Claude Code's New Inline Visualizations Let You See Architecture, Data, and Dependencies Instantly
What Changed — Visuals Now Appear Inline
Anthropic has rolled out a beta feature that allows Claude Code to generate custom charts, diagrams, and other visualizations directly inside your chat conversation. Unlike the existing Artifacts feature that opens in a side panel, these new visuals appear inline—right where you're working.
Claude can automatically determine when a visual would be helpful based on your conversation context, or you can explicitly ask for one. The visualizations are interactive: you can click elements for more information, making them particularly useful for exploring complex systems.
What It Means For Your Development Workflow
This changes how you can use Claude Code for system design, debugging, and documentation. Instead of just describing architecture or data flows in text, Claude can now show them visually while you're discussing code.
For example:
- Ask Claude to "visualize the data flow between these microservices" and get an interactive diagram
- Request a "dependency graph for this React component" during refactoring discussions
- Get a "system architecture diagram" while planning a new feature
The visuals are generated without requiring you to write any code or switch to external diagramming tools. This keeps you in your development flow while adding visual clarity to complex technical discussions.
Try It Now — Specific Prompts For Developers
Here are concrete prompts to use with Claude Code today:

# For system architecture
"I'm working on a payment processing system with these components: API gateway, auth service, payment service, database. Generate a visualization showing how data flows between them."
# For code dependencies
"Here's my React component tree. Create an interactive diagram showing the parent-child relationships and props flow."
# For database schemas
"Visualize the relationships between these database tables: users, orders, products, reviews."
# For API design
"Show me a sequence diagram for this authentication flow from frontend to backend."
# For debugging help
"I'm getting this error in the data pipeline. Create a diagram showing where the failure might be occurring."
You can also let Claude decide when visuals would help by simply having normal technical conversations. If you're discussing something that would benefit from visual representation, Claude will automatically generate it.
How This Compares to Artifacts
This new feature complements, rather than replaces, the existing Artifacts feature. Use inline visuals for:
- Quick explanatory diagrams during conversation
- Interactive exploration of concepts
- Visual aids while discussing code

Use Artifacts for:
- Full documents, tools, or apps
- Complex visualizations that need their own workspace
- Content you want to save and reference separately
The key difference is workflow integration—inline visuals keep you in the conversation flow, while Artifacts provide a dedicated workspace.
Limitations and Best Practices
Since this is a beta feature, keep these in mind:
- Be specific in your requests—"diagram" is better than "visualize"

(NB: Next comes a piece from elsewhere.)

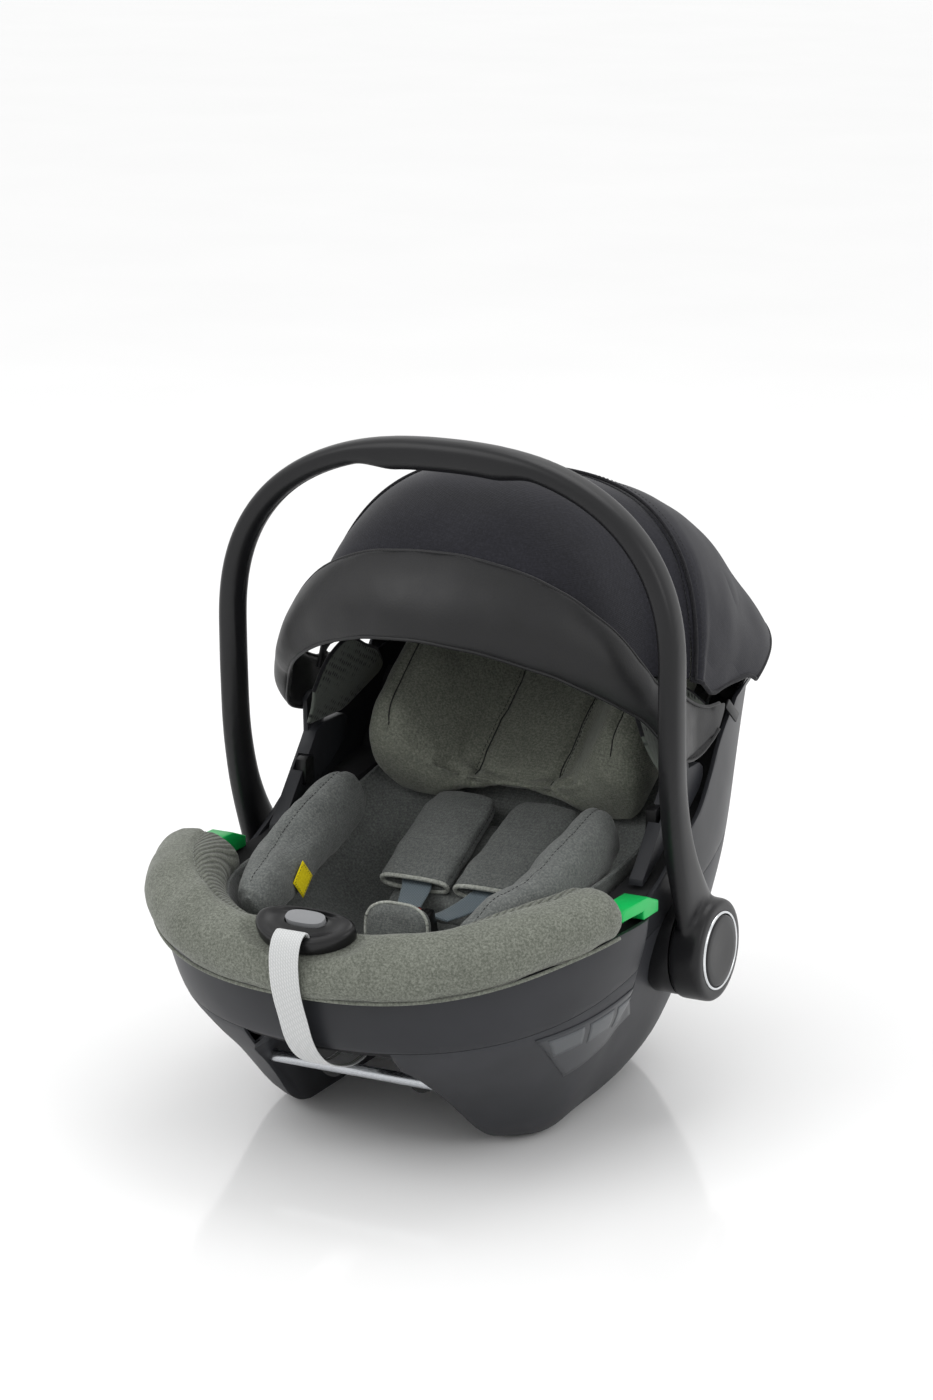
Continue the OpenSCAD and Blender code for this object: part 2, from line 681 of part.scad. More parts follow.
// ---- canopy ----
function rise(a) = lookup(a, [[-51, 160], [-40, 182], [-30, 197], [-15, 213], [0, 221], [20, 222],
  [30, 228], [40, 237], [50, 249], [60, 261], [70, 273], [78, 281]]);
function full(a) = lookup(a, [[-28, 3], [0, 2.6], [20, 2.9], [40, 2.8], [60, 2.9], [70, 3.3], [78, 3.8]]);
function slim(a) = lookup(a, [[-28, 36], [-10, 33], [0, 29], [8, 18], [15, 6], [20, 0]]);
function hood_pt(a, t, w, g) = let(p = rise(a) - g, n = full(a), x = (w - g - slim(a)) * spow(cos(t), 2 / n),
  s = p * pow(abs(sin(t)), 2 / n)) [x, canopy_y + s * sin(a), canopy_z + s * cos(a)];
function start_t(a, low) = asin(pow(low / rise(a), full(a) / 2));
function hood_ring(a, w, g, low, n, th) = let(t0 = start_t(a, low)) grow_all(concat(
  [for (i = [0:n]) hood_pt(a, t0 + (180 - 2 * t0) * i / n, w, g)],
  [for (i = [n:-1:0]) hood_pt(a, t0 + (180 - 2 * t0) * i / n, w, g + th)]));
module canopy_front() {
  color([0.08, 0.08, 0.1])
    placed()
      arch_skin([for (a = [-28, -20, -10, 0, 8, 15]) hood_ring(a, 182.6, 4.6, 66, 18, cloth_t)]);
}
module canopy_rear() {
  color([0.09, 0.09, 0.11])
    placed()
      arch_skin([for (a = [18, 28, 38, 48, 58, 68, 74]) hood_ring(a, 186.4, 0, 66 + 62 * smooth((a - 28) / 50),
        18, cloth_t)]);
}
function bow_ring(i) = let(a = 17, n = 20, t0 = start_t(a, 30), t = t0 + (180 - 2 * t0) * i / n,
  c = grow(hood_pt(a, t, 182, 9)), u = unit(grow(hood_pt(a, min(t + 1, 179.9), 182, 9)) - grow(hood_pt(a, max(t - 1, 0.1), 182, 9))),
  w = [0, cos(a), -sin(a)], v = unit(cross(u, w)))
  [for (k = [0:9]) c + w * 2.6 * cos(36 * k) + v * 2.6 * sin(36 * k)];
module canopy_bow() {
  color([0.1, 0.1, 0.1])
    placed()
      skin([for (i = [0:20]) bow_ring(i)]);
}

// padded peak with an ear down each side to the canopy pin
function visor_top(t) = let(p = 196, n = 2.3, s = p * pow(sin(t), 2 / n))
  [180 * spow(cos(t), 2 / n), canopy_y - 0.5 * s, canopy_z + 0.866 * s];
function visor_low(t) = let(p = 160, n = 1.9, s = p * pow(sin(t), 2 / n))
  [176 * spow(cos(t), 2 / n), 5 - 0.777 * s, canopy_z + 0.629 * s];
ear = [[[186.2, 76, 318], [186.2, 76, 325]], [[185.8, 66, 303], [185.8, 66, 327]],
  [[184.2, 48, 291], [184.2, 46, 330]], [[182, 28, 285], [182, 24, 338]],
  [[180.4, 4, 286], [180.4, 4, 349]], [[178.4, -14, 300], [180, -10, 357]]];
visor_n = 20;
function mirror_pair(q) = [[-q[0][0], q[0][1], q[0][2]], [-q[1][0], q[1][1], q[1][2]]];
visor_pairs = concat(ear, [for (i = [0:visor_n]) let(t = 20 + 140 * i / visor_n) [visor_low(t), visor_top(t)]],
  [for (i = [5:-1:0]) mirror_pair(ear[i])]);
function visor_ring(i) = let(q = visor_pairs[i], m = (q[0] + q[1]) / 2, edge = min(i, len(visor_pairs) - 1 - i),
  flat = edge < 6, th = flat ? 4 : 4 + 5 * smooth((edge - 5) / 6), b = flat ? 0 : 20 * smooth((edge - 5) / 3) - 8 * smooth((edge - 9) / 6),
  o = flat ? [sign(m[0]), 0, 0] : unit(m - [m[0] * 0.3, 60, 335]))
  grow_all(concat([for (k = [0:6]) let(u = k / 6) q[0] + (q[1] - q[0]) * u + o * b * 4 * u * (1 - u) * (1.25 - 0.5 * u)],
    [for (k = [6:-1:0]) let(u = k / 6) q[0] + (q[1] - q[0]) * u + o * (b * 4 * u * (1 - u) * (1.25 - 0.5 * u) - th)]));
module visor() {
  color([0.12, 0.12, 0.12])
    placed()
      difference() {
        arch_skin([for (i = [0:len(visor_pairs) - 1]) visor_ring(i)]);
        for (s = [-1, 1])
          side(s < 0)
            cross_rod(4 + pin_clear, 170 * kx, 190 * kx, canopy_y, canopy_z);
      }
}

module canopy_strut(left) {
  color([0.07, 0.07, 0.08])
    placed()
      side(left)
        side_prism([[86, 318], [92, 324], [114, 306], [108, 300]], 181.2, 183.2);
}
module canopy_strut_left() { canopy_strut(true); }
module canopy_strut_right() { canopy_strut(false); }

lower_shell();
upper_shell();
rear_lip();
foam_liner();
front_bar();
rear_bar();
hook_tabs();
shell_screws();
label_plate();
belt_guide_left();
belt_guide_right();
hub_mount_left();
hub_mount_right();
side_trim_left();
side_trim_right();
mesh_liner_left();
mesh_liner_right();
seat_cover();
insert_cushion();
rim_cushion();
adjuster_bezel();
adjuster_button();
adjuster_strap();
crotch_pad();
buckle_body();
buckle_button();
harness_strap_left();
harness_strap_right();
shoulder_pad_left();
shoulder_pad_right();
headrest_shell();
headrest_cushion();
wing_tag();
bolster_tag();
handle_arch();
handle_ring_left();
handle_ring_right();
handle_button_left();
handle_button_right();
release_button_left();
release_button_right();
visor();
canopy_bow();
canopy_front();
canopy_rear();
canopy_strut_left();
canopy_strut_right();
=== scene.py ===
import bmesh
import bpy
import math
import numpy as np
from mathutils import Matrix, Vector, noise
from mathutils.kdtree import KDTree


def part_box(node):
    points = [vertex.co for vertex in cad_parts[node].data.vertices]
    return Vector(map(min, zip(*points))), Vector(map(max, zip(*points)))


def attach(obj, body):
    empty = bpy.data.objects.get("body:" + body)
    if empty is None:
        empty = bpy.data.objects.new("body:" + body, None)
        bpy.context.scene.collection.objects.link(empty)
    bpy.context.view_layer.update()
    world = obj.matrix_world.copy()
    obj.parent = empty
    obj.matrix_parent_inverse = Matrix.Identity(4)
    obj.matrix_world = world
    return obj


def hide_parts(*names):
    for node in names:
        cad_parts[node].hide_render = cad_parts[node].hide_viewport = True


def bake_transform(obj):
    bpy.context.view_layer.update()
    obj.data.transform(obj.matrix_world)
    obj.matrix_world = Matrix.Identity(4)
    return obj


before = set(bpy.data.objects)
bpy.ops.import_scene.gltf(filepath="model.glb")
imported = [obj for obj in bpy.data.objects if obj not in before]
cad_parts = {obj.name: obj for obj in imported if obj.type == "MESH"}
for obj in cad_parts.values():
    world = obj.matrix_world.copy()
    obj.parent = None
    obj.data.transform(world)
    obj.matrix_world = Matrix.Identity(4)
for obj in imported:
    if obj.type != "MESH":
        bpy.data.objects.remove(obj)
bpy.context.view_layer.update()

# Sizes below are millimetres about the handle axis: +X across, -Y to the foot end, +Z up.
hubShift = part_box("handle_ring_right")[0].y * 500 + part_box("handle_ring_right")[1].y * 500  # handle axis in the frame
mm = 0.001


def place(points):  # millimetres about the handle axis to metres in the frame
    p = np.asarray(points, float).reshape(-1, 3) + np.array([0.0, hubShift, 0.0])
    return p * mm


# ---- camera, light and floor ----
cameraSettings = {"at": (1471.7, -2855.9, 1183.1), "target": (-15.0, 0.0, 320.4), "lens": 102.86}
cameraData = bpy.data.cameras.new("studioCamera")
cameraData.lens = cameraSettings["lens"]
cameraData.sensor_width = 36
cameraData.clip_end = 100
camera = bpy.data.objects.new("studioCamera", cameraData)
bpy.context.scene.collection.objects.link(camera)
eye, target = (Vector(p) for p in place([cameraSettings["at"], cameraSettings["target"]]))
camera.location = eye
camera.rotation_euler = (target - eye).to_track_quat("-Z", "Y").to_euler()
bpy.context.scene.camera = camera
bpy.context.scene.view_settings.view_transform = "Standard"
print("camera set")


def linear(code):  # sRGB hex to the linear colour that shaders take
    parts = [int(code[i:i + 2], 16) / 255 for i in (1, 3, 5)]
    return tuple(c / 12.92 if c <= 0.04045 else ((c + 0.055) / 1.055) ** 2.4 for c in parts) + (1.0,)


def addNode(material, kind, settings=None, inputs=None):  # one shader node with its settings and links
    tree = material.node_tree
    node = tree.nodes.new(kind)
    for key, value in (settings or {}).items():
        setattr(node, key, value)
    for key, value in (inputs or {}).items():
        socket = node.inputs[key]
        if isinstance(value, tuple) and len(value) == 2 and isinstance(value[0], bpy.types.Node):
            tree.links.new(value[0].outputs[value[1]], socket)
        else:
            socket.default_value = value
    return node


def newMaterial(name, shader):  # a Principled material with its fixed socket values
    material = bpy.data.materials.new(name)
    material.use_nodes = True
    material.node_tree.nodes.clear()
    surface = addNode(material, "ShaderNodeBsdfPrincipled", inputs=shader)
    addNode(material, "ShaderNodeOutputMaterial", inputs={"Surface": (surface, "BSDF")})
    return material, surface


def join(material, node, output, target, socket):
    material.node_tree.links.new(node.outputs[output], target.inputs[socket])


def perMetre(size):  # texture scale for a pattern that repeats every size millimetres
    return 1000.0 / size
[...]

- Provide context—Claude needs to understand what you're discussing to generate relevant visuals
- Use for exploration—The interactive elements let you click through to understand complex systems
- Combine with code—Ask Claude to generate both the visualization and the corresponding code
This feature works best when you're already in a detailed technical discussion with Claude. The more context you provide about your system, the more accurate and useful the visualizations will be.
What's Next
As this feature evolves, expect more specialized visualization types for developers—think ER diagrams, sequence diagrams, architecture diagrams, and dependency graphs that integrate directly with your codebase. For now, start experimenting with how visual explanations can accelerate your understanding of complex systems.